-- begin Provided data --

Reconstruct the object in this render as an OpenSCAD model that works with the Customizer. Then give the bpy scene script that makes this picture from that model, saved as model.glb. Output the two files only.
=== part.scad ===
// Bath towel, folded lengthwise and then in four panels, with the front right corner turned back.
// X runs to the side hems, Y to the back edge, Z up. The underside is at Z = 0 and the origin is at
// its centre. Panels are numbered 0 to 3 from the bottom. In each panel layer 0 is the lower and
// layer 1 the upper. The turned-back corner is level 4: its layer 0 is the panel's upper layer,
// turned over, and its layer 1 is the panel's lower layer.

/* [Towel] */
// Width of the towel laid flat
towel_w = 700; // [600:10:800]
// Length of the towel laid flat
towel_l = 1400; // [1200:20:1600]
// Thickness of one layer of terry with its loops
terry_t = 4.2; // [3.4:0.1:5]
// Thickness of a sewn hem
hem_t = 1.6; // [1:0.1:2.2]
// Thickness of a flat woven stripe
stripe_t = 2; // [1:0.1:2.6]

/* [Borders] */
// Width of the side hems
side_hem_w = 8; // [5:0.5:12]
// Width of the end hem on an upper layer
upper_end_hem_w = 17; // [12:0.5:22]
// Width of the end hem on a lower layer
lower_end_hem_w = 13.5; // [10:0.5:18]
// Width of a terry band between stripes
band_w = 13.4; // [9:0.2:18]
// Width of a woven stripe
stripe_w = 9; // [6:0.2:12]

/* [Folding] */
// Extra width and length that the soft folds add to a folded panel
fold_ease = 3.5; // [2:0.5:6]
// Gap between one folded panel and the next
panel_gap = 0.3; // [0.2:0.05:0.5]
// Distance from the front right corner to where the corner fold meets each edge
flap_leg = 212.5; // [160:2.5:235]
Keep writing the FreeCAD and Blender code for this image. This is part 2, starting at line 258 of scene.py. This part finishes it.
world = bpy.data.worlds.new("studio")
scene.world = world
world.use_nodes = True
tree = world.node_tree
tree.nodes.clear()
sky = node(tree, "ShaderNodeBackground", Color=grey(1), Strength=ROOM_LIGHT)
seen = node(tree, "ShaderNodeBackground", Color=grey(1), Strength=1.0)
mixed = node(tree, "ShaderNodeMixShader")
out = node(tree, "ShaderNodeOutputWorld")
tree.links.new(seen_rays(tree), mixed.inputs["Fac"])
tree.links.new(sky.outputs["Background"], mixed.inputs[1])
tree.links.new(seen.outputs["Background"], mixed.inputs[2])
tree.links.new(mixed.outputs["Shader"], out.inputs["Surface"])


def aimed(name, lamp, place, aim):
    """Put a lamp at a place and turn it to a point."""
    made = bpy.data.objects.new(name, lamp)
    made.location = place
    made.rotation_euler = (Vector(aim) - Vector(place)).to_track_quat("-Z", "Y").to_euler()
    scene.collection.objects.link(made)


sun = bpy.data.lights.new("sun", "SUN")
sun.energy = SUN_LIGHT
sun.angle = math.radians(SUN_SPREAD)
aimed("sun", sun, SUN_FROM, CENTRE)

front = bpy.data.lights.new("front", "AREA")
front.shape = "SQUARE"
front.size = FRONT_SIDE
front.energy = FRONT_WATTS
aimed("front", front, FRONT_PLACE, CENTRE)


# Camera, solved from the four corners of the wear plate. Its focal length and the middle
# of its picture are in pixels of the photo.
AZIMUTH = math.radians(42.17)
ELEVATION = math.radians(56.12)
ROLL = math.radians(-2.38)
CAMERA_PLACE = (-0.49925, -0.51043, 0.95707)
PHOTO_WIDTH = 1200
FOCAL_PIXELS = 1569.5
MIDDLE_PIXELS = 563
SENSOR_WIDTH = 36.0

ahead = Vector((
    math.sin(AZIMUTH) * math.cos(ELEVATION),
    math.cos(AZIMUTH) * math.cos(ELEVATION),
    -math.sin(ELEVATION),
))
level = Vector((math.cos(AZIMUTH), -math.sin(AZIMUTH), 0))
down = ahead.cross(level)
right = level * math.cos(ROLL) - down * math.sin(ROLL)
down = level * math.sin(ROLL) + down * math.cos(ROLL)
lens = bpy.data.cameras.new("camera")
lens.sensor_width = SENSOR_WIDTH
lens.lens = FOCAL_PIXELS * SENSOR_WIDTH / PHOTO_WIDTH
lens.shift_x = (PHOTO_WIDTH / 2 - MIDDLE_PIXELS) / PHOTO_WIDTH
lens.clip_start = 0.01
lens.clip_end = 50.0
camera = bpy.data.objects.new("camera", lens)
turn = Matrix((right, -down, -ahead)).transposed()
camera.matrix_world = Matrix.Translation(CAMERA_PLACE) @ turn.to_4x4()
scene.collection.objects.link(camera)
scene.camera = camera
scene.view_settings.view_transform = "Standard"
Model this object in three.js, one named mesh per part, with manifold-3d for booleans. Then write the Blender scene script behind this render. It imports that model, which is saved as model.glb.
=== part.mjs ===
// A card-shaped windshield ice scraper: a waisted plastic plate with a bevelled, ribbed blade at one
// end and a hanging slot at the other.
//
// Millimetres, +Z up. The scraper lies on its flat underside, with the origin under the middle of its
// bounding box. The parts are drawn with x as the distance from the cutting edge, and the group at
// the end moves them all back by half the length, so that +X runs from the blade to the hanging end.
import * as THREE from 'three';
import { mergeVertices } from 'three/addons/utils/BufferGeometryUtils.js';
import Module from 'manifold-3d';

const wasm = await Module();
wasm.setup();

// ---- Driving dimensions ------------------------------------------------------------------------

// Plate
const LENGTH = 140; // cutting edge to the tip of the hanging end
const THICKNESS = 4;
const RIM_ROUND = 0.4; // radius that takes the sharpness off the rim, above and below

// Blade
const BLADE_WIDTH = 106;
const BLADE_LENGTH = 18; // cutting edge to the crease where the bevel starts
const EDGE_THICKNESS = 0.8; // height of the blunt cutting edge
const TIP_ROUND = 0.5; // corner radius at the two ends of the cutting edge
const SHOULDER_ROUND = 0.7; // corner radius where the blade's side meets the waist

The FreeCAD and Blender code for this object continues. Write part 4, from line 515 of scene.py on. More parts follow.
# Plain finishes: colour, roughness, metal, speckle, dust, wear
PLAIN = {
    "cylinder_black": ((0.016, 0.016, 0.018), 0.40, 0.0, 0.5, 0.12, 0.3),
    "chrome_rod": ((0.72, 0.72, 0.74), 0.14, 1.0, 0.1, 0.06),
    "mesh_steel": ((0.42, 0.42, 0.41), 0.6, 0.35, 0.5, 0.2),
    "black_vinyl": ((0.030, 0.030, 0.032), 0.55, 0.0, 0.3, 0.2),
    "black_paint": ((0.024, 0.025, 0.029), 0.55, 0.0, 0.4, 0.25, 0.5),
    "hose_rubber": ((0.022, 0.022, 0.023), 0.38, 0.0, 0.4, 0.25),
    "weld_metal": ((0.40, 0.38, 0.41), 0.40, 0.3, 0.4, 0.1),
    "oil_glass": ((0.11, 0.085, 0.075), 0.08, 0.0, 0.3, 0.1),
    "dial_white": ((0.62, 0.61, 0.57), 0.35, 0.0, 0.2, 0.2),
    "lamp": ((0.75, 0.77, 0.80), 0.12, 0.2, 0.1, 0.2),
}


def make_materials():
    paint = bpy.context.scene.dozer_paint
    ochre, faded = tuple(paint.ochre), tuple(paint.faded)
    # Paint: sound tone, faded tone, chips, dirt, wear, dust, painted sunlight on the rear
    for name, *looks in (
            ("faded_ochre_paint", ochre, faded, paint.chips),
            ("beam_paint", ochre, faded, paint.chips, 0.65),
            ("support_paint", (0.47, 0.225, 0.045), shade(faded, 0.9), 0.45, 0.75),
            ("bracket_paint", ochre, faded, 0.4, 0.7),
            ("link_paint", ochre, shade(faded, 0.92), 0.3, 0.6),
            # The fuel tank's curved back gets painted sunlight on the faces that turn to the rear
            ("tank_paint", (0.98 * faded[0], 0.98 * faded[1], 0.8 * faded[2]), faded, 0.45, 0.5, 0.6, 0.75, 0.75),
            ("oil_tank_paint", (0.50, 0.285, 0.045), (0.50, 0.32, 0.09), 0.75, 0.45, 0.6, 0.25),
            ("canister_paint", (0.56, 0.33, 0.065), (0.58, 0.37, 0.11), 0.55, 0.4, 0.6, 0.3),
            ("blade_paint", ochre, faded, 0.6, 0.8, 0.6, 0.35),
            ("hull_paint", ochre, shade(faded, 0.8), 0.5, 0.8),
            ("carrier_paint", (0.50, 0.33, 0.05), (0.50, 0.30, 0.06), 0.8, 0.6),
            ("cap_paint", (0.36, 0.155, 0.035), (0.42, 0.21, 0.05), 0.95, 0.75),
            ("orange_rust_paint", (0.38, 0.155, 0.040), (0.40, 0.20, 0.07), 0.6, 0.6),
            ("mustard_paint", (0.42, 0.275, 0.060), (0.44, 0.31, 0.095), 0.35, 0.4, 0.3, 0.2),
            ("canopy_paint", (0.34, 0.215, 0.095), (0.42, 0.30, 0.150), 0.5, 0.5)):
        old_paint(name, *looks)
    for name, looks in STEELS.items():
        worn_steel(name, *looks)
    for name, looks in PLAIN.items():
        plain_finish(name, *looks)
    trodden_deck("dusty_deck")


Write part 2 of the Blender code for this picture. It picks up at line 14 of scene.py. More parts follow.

-- end Provided data --

▶ [Exercise details]:
Exactly the lines from the line with "Model this object" to the line with "---- Driving dimensions", both included, are to be extracted, and no others.

▶ [Solution for this task]:
Model this object in three.js, one named mesh per part, with manifold-3d for booleans. Then write the Blender scene script behind this render. It imports that model, which is saved as model.glb.
=== part.mjs ===
// A card-shaped windshield ice scraper: a waisted plastic plate with a bevelled, ribbed blade at one
// end and a hanging slot at the other.
//
// Millimetres, +Z up. The scraper lies on its flat underside, with the origin under the middle of its
// bounding box. The parts are drawn with x as the distance from the cutting edge, and the group at
// the end moves them all back by half the length, so that +X runs from the blade to the hanging end.
import * as THREE from 'three';
import { mergeVertices } from 'three/addons/utils/BufferGeometryUtils.js';
import Module from 'manifold-3d';

const wasm = await Module();
wasm.setup();

// ---- Driving dimensions ------------------------------------------------------------------------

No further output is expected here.